The most “advanced” setup is usually the one you can repeat without thinking

If you want one rule that explains why simple setups keep beating better ones, it’s repeatability. The best setup is the one you can run the same way every time. Same cheek weld. Same shoulder pressure. Same sling tension. Same sight picture. Same process. Complexity often breaks repeatability because it introduces choices. Choices aren’t free under stress. They cost time and mental energy, and they create opportunities to make a small mistake that turns into a bad shot.

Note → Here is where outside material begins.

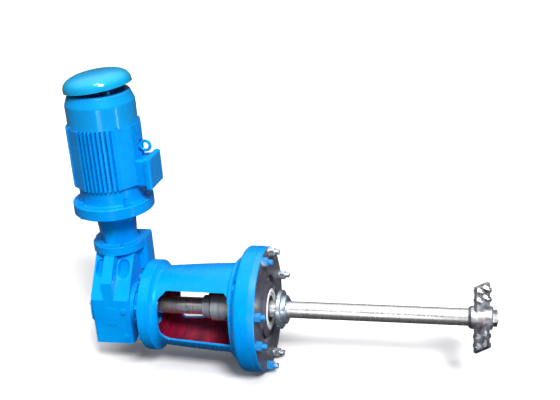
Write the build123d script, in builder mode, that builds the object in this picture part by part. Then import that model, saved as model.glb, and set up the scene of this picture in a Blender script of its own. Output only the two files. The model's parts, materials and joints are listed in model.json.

This is also why simple, proven components keep showing up on rifles that get hunted hard. A good basic scope with a forgiving eyebox and reliable tracking will outperform a feature-packed scope that the shooter fights in low light. A solid set of rings and mounts will outperform a fancy system that’s always being adjusted. A sling that carries well and stabilizes when needed will outperform a complex harness setup the hunter never fully dialed. If you want an example of a “simple but proven” optic line many hunters lean on because it just works without drama, a Leupold VX-Freedom is the kind of scope you’ll see at Bass Pro a lot for exactly that reason, and it tends to match the mindset of hunters who want reliability more than features.

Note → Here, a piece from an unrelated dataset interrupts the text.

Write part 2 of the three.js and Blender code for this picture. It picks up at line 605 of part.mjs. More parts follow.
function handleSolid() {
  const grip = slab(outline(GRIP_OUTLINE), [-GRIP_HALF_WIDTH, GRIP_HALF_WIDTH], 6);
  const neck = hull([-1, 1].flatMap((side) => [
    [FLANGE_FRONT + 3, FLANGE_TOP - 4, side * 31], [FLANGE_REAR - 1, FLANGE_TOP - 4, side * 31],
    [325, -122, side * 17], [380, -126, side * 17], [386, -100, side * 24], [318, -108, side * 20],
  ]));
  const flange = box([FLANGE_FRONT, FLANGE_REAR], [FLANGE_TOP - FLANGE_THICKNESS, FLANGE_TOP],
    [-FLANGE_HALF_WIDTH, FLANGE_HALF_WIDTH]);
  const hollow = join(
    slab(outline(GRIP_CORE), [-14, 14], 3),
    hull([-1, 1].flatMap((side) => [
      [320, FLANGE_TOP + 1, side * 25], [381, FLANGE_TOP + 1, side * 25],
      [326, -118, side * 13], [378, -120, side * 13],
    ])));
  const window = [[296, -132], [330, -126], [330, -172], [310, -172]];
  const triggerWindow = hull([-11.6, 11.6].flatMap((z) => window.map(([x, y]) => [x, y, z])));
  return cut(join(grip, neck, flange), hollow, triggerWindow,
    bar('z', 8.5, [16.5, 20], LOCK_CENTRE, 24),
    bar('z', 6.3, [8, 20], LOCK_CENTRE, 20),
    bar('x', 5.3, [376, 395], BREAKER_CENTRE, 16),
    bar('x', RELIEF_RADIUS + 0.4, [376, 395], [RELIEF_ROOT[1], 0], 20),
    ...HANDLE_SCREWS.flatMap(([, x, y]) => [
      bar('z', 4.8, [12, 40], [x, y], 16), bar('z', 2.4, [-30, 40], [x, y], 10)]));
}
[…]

Two simple upgrades that actually earn their keep

Simple doesn’t mean cheap or bare-bones. It means every piece earns its spot. If you’re going to add anything, add the things that reduce problems instead of adding decisions. A dependable sling is one of those, because it affects carry comfort, steadiness, and how quickly you can get into a usable position without noise and fumbling. Another is a stable, practical rest option that doesn’t turn into a project. For many hunters, a set of shooting sticks is the cleanest answer because it works across uneven ground and quick setups without needing you to find the perfect natural rest. A Primos Trigger Stick from Bass Pro is a common pick because it’s quick to adjust and easy to use in real terrain, and it’s the kind of tool that helps without making your rifle feel like it’s growing parts for the sake of it.

The key is that both of those upgrades still keep the system simple. They support fundamentals rather than replace them. They help you be steadier and more consistent without turning your shot process into a checklist. That’s the line. If an accessory makes you more consistent with less thinking, it belongs. If it makes you more “capable” only when everything goes perfectly, it’s probably not doing what you think it’s doing in the woods.

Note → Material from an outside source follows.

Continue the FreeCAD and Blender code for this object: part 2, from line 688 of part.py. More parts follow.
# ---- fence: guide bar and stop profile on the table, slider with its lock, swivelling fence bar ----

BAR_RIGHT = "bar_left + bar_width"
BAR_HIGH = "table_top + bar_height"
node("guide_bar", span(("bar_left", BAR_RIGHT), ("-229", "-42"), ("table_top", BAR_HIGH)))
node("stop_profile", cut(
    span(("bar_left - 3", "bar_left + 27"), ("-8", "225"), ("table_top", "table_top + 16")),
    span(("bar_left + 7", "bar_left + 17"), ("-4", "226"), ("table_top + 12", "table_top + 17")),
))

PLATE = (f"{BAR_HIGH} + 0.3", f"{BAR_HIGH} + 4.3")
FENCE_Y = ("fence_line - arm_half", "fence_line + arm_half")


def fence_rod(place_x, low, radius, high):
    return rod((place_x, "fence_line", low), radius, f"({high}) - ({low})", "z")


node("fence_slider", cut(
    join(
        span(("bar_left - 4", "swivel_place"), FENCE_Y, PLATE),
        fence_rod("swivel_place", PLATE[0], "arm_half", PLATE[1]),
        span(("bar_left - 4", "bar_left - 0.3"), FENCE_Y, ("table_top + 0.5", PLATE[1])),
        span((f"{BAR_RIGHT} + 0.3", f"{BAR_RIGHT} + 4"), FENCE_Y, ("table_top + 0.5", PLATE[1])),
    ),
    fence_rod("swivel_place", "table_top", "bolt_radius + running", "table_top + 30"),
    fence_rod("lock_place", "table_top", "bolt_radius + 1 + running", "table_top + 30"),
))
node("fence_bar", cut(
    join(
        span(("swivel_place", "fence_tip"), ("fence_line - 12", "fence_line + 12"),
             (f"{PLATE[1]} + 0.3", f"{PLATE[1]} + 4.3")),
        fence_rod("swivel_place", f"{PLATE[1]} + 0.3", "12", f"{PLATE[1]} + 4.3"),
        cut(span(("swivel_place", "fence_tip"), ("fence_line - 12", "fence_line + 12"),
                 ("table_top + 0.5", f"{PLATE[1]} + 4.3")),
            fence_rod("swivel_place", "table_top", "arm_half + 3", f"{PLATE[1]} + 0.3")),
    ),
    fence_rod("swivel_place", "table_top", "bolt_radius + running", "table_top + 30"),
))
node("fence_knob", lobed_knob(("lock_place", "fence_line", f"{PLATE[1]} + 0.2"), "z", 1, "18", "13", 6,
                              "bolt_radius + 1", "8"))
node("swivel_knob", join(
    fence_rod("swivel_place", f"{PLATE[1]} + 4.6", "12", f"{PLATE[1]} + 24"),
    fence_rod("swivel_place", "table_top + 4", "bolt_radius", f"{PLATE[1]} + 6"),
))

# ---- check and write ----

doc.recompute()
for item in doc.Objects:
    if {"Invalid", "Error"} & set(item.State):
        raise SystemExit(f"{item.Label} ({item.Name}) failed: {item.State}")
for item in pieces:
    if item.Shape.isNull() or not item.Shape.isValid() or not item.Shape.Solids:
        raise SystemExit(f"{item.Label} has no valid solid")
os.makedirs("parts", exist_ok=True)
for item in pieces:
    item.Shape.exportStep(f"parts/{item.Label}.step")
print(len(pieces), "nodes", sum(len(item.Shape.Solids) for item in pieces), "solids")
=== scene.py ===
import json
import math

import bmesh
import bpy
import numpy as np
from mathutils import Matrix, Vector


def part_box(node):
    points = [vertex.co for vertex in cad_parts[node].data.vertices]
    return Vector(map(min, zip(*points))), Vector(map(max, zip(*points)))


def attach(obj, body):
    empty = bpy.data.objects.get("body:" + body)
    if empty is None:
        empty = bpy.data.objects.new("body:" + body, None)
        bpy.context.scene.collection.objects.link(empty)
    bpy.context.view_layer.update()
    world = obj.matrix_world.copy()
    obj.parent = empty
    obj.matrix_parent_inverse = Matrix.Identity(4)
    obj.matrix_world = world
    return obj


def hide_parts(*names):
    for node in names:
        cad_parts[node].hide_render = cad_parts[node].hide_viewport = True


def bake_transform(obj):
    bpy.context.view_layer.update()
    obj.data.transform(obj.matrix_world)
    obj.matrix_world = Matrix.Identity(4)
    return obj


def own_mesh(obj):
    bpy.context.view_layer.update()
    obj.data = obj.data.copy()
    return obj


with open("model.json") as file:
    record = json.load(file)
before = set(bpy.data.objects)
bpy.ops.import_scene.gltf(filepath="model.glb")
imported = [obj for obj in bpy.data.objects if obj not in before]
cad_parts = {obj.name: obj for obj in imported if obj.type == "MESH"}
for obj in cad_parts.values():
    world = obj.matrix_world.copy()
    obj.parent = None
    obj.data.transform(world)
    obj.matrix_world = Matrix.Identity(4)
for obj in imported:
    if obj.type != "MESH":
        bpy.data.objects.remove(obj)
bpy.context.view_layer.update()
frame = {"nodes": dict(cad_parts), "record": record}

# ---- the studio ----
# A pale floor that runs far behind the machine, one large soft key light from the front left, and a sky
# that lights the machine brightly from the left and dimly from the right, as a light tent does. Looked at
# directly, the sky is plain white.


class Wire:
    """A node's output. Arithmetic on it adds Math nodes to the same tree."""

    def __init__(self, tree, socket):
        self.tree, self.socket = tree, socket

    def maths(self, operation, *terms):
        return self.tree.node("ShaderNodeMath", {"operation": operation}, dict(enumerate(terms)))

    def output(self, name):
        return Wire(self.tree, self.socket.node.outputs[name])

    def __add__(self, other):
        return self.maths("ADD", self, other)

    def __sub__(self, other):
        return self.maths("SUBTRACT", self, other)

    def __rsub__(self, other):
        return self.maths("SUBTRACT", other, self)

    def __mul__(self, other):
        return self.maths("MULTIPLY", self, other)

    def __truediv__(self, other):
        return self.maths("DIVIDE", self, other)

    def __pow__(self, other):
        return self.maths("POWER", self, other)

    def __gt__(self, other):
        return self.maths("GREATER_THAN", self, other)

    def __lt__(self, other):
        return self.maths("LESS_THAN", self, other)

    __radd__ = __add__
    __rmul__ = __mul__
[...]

The bottom line: hunting rewards the setup that stays out of your way

Simple rifle setups keep beating “better” ones because they align with how hunting actually happens. Short windows, awkward positions, bad weather, tired bodies, and real consequences for small mistakes. Simplicity reduces failure points, reduces mental load, and forces you to build skill instead of building complexity. The “better” rifle on paper can absolutely work, but it demands more discipline and more practice than most hunters realistically give it, especially across a long season.

If you want a setup that keeps winning in real camps, build a rifle you can carry all day, mount a dependable scope you can see through in bad light, keep the system balanced, and practice from the positions you actually use. Then stop tinkering once it’s proven. The woods don’t hand out trophies for specs. They reward the hunter who can do the same clean thing, on demand, when it matters. That’s why simple keeps winning.